■ DIRECTIONS FOR THIS TASK ■
Nothing but the lines from the line that contains "clear_scene()" through the line that contains "obj.data.transform(world)" should appear in the output, each reproduced exactly.

■ RECORDS FOR THE EXERCISE ■
══════

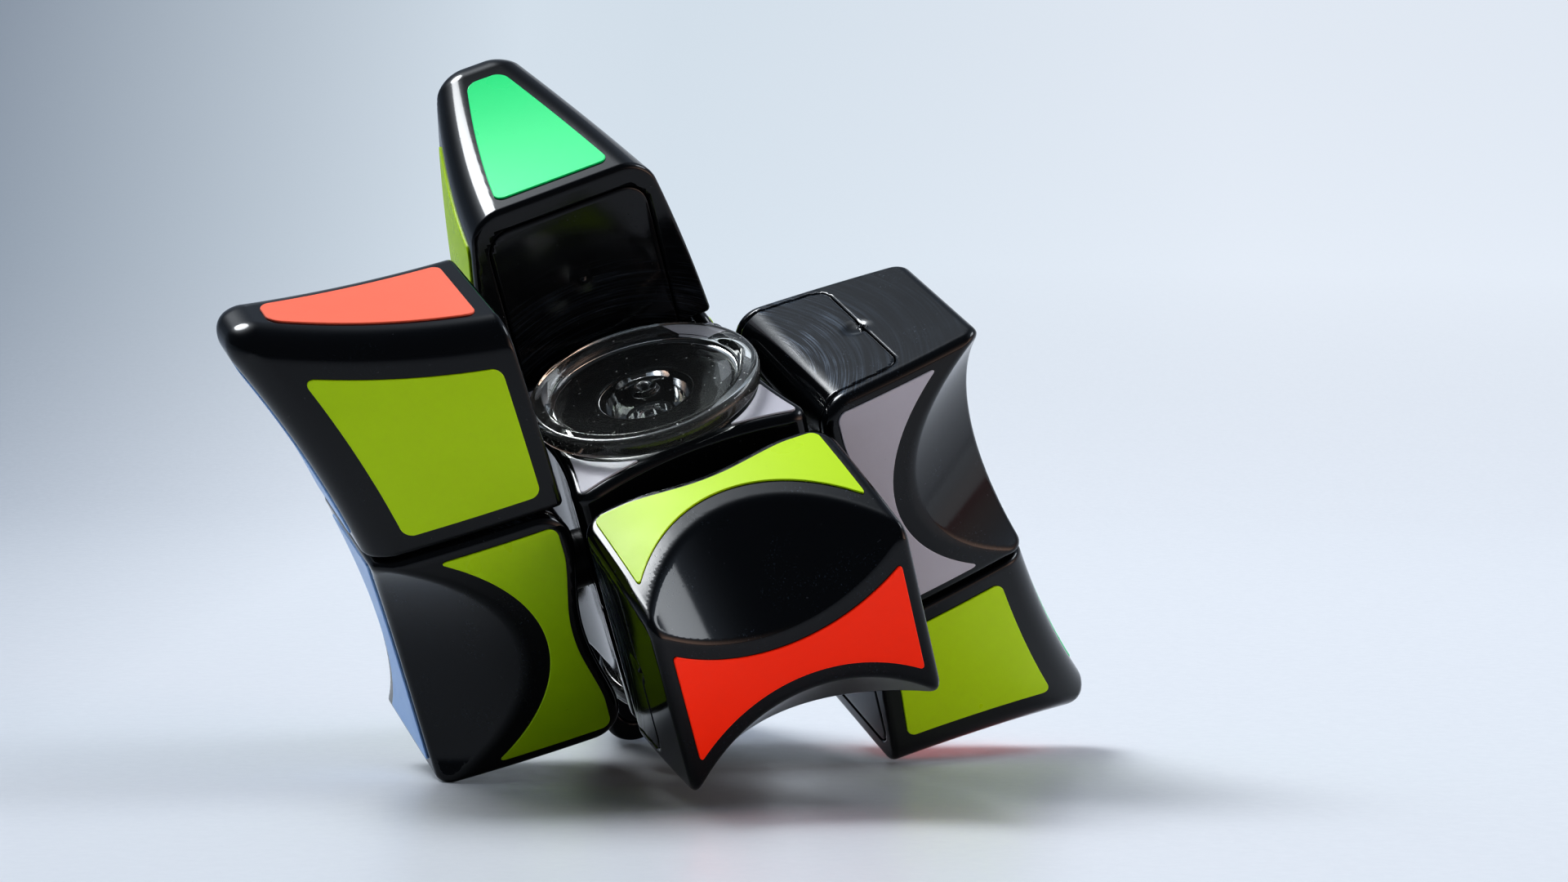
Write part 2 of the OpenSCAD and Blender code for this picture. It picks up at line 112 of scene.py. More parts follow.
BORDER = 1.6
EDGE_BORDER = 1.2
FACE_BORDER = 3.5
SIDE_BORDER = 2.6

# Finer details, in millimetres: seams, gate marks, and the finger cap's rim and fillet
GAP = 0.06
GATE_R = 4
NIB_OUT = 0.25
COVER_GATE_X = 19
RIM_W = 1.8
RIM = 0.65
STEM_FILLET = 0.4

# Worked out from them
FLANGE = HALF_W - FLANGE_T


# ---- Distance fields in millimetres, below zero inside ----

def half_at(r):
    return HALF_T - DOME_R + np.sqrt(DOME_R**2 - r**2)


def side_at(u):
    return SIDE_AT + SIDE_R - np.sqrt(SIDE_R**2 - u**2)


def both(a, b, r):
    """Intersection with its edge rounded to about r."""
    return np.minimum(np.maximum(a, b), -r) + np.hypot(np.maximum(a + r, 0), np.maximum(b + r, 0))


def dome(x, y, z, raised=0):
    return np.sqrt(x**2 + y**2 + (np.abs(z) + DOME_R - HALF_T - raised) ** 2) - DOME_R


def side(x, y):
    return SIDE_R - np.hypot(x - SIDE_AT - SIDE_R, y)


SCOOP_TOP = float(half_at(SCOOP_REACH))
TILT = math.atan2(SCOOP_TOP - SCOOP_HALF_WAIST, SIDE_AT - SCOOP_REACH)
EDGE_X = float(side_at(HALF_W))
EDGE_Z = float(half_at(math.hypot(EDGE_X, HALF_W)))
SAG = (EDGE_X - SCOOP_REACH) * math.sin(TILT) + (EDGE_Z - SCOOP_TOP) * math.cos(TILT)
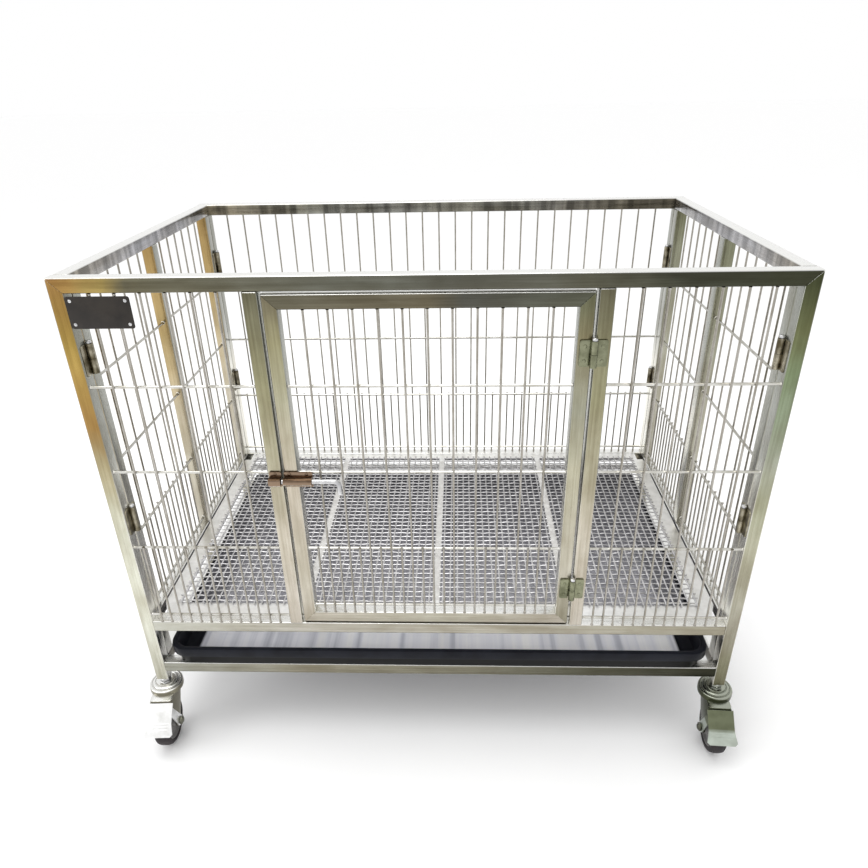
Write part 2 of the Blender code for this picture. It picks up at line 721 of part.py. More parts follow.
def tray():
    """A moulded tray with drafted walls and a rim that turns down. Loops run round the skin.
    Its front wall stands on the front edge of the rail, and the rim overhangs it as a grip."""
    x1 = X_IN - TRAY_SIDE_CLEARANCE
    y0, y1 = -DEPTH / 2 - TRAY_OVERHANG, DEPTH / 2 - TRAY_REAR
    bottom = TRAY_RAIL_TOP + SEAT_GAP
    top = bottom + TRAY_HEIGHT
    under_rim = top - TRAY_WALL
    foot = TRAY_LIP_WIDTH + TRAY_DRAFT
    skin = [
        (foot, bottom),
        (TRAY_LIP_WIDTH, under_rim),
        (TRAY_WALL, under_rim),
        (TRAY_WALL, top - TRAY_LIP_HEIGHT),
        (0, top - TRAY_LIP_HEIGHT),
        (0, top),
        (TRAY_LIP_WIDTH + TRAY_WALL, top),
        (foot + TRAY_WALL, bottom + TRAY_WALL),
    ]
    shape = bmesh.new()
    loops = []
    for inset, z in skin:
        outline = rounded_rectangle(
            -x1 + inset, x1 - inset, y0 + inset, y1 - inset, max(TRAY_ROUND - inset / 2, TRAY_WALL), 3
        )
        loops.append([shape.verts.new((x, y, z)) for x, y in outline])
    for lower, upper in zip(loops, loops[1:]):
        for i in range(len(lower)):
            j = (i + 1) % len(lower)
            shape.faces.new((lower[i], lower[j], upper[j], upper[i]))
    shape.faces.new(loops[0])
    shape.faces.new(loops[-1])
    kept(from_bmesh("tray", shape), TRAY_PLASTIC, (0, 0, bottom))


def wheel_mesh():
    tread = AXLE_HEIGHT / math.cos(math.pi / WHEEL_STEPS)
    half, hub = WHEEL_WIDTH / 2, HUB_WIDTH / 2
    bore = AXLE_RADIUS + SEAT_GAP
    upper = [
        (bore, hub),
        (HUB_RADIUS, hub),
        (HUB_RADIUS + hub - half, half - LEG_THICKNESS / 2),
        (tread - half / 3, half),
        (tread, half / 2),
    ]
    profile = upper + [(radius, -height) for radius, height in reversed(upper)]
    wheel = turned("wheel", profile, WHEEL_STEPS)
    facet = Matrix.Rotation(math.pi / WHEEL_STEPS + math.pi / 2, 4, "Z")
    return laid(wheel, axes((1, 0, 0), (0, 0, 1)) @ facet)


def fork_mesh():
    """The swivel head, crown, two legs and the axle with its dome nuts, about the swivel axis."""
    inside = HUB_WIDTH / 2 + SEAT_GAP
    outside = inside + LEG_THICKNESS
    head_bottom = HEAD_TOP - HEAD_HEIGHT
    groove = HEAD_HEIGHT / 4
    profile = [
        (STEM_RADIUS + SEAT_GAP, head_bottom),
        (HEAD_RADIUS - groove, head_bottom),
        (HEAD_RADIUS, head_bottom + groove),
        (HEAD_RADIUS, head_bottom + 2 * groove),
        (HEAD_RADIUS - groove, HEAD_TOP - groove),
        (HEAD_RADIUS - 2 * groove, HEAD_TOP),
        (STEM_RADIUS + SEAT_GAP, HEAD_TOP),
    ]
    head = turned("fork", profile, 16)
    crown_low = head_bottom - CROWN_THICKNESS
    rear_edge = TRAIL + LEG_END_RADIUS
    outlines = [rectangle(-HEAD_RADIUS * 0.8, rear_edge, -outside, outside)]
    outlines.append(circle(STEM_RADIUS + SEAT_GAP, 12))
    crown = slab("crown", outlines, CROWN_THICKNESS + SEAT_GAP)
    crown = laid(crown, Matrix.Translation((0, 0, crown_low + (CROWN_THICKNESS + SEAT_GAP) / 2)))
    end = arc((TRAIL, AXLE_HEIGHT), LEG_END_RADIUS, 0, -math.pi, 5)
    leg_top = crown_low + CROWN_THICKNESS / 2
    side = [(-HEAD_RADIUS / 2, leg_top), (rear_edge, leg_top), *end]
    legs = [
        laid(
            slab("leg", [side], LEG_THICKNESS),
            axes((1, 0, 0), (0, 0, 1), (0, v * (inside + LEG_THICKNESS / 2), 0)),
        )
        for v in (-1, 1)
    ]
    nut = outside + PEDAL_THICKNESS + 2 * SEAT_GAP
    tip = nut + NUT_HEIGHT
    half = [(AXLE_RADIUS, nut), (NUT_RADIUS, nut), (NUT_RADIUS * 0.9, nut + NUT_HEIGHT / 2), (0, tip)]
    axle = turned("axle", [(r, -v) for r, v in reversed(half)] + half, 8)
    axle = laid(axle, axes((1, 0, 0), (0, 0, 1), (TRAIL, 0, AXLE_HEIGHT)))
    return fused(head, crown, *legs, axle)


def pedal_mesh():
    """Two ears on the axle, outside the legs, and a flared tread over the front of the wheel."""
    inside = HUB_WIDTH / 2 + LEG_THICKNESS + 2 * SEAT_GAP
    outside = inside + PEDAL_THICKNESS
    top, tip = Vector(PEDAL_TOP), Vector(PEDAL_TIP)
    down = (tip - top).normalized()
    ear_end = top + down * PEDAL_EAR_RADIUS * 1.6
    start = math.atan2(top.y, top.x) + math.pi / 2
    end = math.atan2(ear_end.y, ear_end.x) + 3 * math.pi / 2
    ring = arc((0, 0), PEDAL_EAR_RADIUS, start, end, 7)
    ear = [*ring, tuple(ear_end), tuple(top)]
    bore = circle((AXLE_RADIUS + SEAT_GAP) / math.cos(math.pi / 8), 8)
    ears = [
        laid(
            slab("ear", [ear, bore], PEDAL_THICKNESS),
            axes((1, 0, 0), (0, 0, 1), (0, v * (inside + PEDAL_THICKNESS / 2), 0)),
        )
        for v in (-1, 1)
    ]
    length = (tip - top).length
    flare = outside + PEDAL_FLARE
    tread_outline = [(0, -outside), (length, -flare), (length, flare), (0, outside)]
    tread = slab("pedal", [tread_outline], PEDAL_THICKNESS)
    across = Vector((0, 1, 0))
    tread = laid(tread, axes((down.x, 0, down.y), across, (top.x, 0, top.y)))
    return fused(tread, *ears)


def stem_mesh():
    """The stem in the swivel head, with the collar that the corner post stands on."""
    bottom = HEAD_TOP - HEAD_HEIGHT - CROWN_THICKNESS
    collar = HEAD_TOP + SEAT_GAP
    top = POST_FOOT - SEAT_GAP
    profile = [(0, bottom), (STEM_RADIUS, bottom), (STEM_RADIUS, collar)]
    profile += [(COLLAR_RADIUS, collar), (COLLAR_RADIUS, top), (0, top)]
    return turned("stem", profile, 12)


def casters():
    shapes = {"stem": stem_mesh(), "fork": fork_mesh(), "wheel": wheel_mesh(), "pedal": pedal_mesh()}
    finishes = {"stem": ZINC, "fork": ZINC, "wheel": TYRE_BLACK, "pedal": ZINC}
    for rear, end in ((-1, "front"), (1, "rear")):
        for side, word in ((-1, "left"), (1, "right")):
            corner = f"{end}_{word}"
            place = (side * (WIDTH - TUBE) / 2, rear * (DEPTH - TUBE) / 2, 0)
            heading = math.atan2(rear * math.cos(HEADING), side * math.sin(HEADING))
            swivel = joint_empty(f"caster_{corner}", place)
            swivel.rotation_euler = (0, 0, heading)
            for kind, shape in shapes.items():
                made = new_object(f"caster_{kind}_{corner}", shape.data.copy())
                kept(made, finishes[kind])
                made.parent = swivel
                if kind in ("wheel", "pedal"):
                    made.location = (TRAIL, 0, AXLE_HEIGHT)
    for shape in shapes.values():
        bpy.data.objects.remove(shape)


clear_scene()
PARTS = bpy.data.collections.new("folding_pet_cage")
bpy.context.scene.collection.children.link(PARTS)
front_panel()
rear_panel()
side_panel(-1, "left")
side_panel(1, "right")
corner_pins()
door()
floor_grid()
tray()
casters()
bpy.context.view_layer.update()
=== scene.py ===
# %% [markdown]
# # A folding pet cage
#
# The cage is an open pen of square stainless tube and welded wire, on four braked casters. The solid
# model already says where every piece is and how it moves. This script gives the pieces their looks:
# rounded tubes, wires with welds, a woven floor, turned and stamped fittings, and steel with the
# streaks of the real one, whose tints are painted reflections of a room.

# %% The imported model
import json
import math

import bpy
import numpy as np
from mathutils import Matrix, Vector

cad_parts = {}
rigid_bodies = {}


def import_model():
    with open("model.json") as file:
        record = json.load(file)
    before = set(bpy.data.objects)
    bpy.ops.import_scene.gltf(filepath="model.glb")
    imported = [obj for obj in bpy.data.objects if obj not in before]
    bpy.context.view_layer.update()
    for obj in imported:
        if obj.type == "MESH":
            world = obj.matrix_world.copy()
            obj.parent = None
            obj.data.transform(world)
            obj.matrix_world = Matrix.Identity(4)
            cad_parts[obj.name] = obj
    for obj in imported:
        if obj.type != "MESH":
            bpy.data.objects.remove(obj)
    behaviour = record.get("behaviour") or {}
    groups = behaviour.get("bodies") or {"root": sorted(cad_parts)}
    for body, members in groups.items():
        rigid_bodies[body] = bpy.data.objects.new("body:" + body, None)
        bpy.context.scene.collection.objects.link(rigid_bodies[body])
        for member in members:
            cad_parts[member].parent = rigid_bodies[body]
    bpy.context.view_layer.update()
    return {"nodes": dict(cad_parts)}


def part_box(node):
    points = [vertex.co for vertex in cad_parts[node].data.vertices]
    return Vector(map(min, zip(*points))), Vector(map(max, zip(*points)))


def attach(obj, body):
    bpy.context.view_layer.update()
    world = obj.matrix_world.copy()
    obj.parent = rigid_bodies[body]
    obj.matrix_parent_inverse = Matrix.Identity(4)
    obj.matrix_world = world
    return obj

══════

■ CORRECT ANSWER ■
clear_scene()
PARTS = bpy.data.collections.new("folding_pet_cage")
bpy.context.scene.collection.children.link(PARTS)
front_panel()
rear_panel()
side_panel(-1, "left")
side_panel(1, "right")
corner_pins()
door()
floor_grid()
tray()
casters()
bpy.context.view_layer.update()
=== scene.py ===
# %% [markdown]
# # A folding pet cage
#
# The cage is an open pen of square stainless tube and welded wire, on four braked casters. The solid
# model already says where every piece is and how it moves. This script gives the pieces their looks:
# rounded tubes, wires with welds, a woven floor, turned and stamped fittings, and steel with the
# streaks of the real one, whose tints are painted reflections of a room.

# %% The imported model
import json
import math

import bpy
import numpy as np
from mathutils import Matrix, Vector

cad_parts = {}
rigid_bodies = {}


def import_model():
    with open("model.json") as file:
        record = json.load(file)
    before = set(bpy.data.objects)
    bpy.ops.import_scene.gltf(filepath="model.glb")
    imported = [obj for obj in bpy.data.objects if obj not in before]
    bpy.context.view_layer.update()
    for obj in imported:
        if obj.type == "MESH":
            world = obj.matrix_world.copy()
            obj.parent = None
            obj.data.transform(world)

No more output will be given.